En virtud de las necesidades, doña Ana prometió «hazer cien poblaciones» de las casas de villa y repartir la huerta de Monóvar y Chinorla con olivares y tierras de secano y de regadío, para lo cual se garantizaba la llegada de agua por medio de una acequia. El reparto de la tierra se llevó a cabo en cien partes iguales trazadas por expertos en agronomía y adjudicadas por un régimen idéntico al «sac i sort». Los pobladores se comprometían a mantener las viviendas bien reparadas y las heredades bien labradas y cultivadas a su costa, no pudiendo venderlas ni enajenarlas hasta pasados cuatro años de su concesión, tras los cuales podían incluso repartir bienes entre herederos. Tampoco podían establecer censos, gravámenes o vínculos sobre los bienes concedidos o para su mejora sino era con licencia previa expresa de la Señoría

Los nuevos pobladores habían de pagar por sus haciendas y casas un censo anual y perpetuo consistente en 10 libras cada 24 de junio desde el año 1612, con la posibilidad de prorratear el pago hasta el mes de agosto. Sin embargo, no se les reconocía el derecho de exigir baja ni descuento en su paga por esterilidad, falta de agua, heladas, incendios, peste, guerra o cualquier otro factor natural. De otra parte, si bien quedaban libres del pago del luismo y la fadiga, estaban obligados al pago, en calidad de diezmo, de una décima parte de los granos, legumbres y frutas de los olivares y viñas (en abril), una doceava parte de la barrilla medida en quintales y una décima parte de los ganados que nacieran cada año. Otras cargas señoriales eran comunes a todas las cartas de población, como la obligación de moler y prensar las olivas en las almazaras de la Señoría, pagando por la piedra y biga dos libras de aceite limpio por cada pie de líquido graso, y de moler los granos en el molino de la Señoría, debiendo además acarrear los granos y frutos de la paga a los graneros de la villa para su peso y medida. Podían, sin embargo, vender el vino y –más aún– el tabernero tenía la obligación de comprarlo a los vecinos y pobladores de la villa.

La Señoría se reservaba una parte de la huerta y los corrales, además de la regalía sobre el montazgo y el herbazgo, así como sobre la taberna, la panadería, el horno y el parador.

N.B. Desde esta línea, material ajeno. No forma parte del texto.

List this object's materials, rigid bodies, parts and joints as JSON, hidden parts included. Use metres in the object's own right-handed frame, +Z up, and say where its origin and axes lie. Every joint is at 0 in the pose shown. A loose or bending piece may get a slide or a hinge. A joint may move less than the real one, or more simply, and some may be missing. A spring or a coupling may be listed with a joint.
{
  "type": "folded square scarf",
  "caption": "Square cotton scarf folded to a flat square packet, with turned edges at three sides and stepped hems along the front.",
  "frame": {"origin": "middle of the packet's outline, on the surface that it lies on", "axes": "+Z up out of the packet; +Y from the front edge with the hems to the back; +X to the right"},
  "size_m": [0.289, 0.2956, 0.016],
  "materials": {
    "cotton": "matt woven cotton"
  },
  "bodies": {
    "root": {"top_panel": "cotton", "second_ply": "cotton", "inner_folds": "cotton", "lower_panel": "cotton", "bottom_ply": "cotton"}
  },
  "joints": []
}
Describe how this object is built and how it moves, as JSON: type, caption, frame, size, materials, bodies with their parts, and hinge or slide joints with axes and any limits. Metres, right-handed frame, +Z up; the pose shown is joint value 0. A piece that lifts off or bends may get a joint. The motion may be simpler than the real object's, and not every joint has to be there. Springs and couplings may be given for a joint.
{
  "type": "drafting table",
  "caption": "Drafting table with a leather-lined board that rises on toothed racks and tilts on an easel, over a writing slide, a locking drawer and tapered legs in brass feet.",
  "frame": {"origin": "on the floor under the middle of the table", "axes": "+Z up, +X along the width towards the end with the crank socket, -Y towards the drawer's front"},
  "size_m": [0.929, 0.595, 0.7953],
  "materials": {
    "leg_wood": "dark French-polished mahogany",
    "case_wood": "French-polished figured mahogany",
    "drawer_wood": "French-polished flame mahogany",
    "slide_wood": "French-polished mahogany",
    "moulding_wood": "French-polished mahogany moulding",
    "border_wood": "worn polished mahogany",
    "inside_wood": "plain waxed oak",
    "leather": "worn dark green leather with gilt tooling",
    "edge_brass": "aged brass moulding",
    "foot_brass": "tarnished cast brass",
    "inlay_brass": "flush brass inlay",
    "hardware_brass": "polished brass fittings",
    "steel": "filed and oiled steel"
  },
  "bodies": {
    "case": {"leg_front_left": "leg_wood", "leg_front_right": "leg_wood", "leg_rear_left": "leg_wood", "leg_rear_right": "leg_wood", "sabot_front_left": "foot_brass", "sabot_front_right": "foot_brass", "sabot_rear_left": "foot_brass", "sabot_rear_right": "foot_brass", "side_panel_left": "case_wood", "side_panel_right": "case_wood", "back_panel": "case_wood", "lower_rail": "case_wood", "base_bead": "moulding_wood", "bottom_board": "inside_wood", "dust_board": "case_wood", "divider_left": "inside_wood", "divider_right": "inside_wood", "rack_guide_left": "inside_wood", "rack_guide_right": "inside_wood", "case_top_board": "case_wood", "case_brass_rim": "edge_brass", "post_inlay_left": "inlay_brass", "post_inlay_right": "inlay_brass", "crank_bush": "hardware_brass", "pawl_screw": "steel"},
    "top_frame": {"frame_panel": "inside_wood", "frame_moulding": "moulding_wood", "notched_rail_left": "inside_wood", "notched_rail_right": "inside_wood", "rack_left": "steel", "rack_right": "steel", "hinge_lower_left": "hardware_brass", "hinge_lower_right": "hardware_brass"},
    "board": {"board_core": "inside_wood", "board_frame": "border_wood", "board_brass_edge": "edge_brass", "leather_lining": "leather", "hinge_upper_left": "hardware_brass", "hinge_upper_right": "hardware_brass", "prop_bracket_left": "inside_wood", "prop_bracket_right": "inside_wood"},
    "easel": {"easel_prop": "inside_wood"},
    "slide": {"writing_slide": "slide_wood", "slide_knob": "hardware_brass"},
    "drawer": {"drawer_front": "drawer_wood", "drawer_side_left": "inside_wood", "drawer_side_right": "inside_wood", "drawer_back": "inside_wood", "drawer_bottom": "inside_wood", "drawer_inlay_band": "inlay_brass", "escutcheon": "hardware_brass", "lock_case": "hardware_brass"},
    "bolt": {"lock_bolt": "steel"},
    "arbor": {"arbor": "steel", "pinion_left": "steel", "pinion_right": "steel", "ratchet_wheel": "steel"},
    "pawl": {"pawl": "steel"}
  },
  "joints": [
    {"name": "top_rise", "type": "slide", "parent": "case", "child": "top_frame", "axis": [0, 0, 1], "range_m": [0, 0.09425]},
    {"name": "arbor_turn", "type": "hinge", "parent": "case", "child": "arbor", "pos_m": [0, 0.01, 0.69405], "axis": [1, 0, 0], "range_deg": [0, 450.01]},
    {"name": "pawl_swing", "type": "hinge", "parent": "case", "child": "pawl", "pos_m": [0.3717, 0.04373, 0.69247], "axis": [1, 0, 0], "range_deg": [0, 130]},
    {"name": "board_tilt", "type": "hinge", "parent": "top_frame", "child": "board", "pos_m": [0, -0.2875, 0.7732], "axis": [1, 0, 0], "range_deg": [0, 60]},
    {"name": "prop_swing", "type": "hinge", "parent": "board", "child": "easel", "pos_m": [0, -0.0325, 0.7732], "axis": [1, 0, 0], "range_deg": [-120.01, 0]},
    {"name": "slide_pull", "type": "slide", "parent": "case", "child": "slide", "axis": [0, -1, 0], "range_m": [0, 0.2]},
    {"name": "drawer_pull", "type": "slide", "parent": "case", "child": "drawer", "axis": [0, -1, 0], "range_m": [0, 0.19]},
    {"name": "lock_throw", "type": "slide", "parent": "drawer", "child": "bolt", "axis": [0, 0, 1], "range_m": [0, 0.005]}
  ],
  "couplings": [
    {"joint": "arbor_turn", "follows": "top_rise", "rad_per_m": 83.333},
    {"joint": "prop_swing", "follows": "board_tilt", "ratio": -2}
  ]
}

Asimismo, se arrogaba la facultad de ejercer la alta y baja jurisdicción, el mero y mixto imperio, pudiendo privar a los nuevos pobladores de su hacienda en caso de cometer crímenes de lesa majestad. Los pleitos de los nuevos pobladores habían de ser juzgados por los oficiales y jueces de la Señoría, no pudiendo apelar ni tener recurso de simple querella ni otro remedio ante otros jueces. Los jurados y justicias podían imponer también sisas sobre la carne para sustentar el gobierno de la villa y hacer frente a los pagos administrativos.